What faith activities could you make windows into? What could you do a little differently so that it’s more visible to your family? And remember to sometimes invite them to join you or to say yes when they ask to!
5 Trust God to be at work
This is so important! Helping our faith at home to grow could become yet another task on our list, another thing to feel guilty about not doing enough or even proud about how great we are doing.
But here’s the thing – we’re not trying to create faith, but grow it. This is very different! Think how a plant grows – we plant the seed and water it, but it’s what’s already in the seed which responds to the soil and the water and the warmth. God is already at work in the hearts of our family. Our children are spiritual beings with a capacity to connect with God.
Psalm 127:1 says: “Unless God builds the house, the builders build in vain.
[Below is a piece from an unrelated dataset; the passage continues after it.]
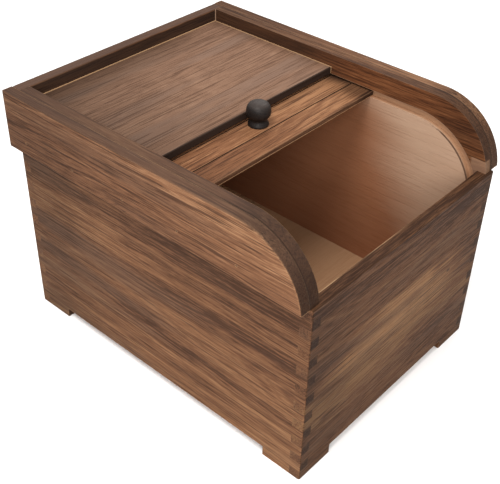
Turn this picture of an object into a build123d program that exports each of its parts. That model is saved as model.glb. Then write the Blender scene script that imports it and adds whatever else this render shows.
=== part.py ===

Unless God guards the city, the watch men watch in vain.” (The Message version)
So let’s chose to trust God. Let’s chat with Him about our family, and watch and listen and see what He is doing. Sometimes this is the best thing we can do, and it’s more than enough.
6 Connect with others
It might that you will find it helpful to connect with other parents also wanting to grow faith at home. You could chat to others at your church or join (or start) a Parenting for faith course available for free online from BRF. If you’re on Facebook, you could like the following pages to get encouragement and family at home ideas: GodVenture, The Kitchen Table Project, and BRF – Parenting for Faith. Rachel Turner does an excellent podcast discussing lots of things about faith at home called ‘Parenting for faith’.
I pray that we’ll all be able to choose one of these ideas to apply to our own unique family – find what is right for us and our family in our current season.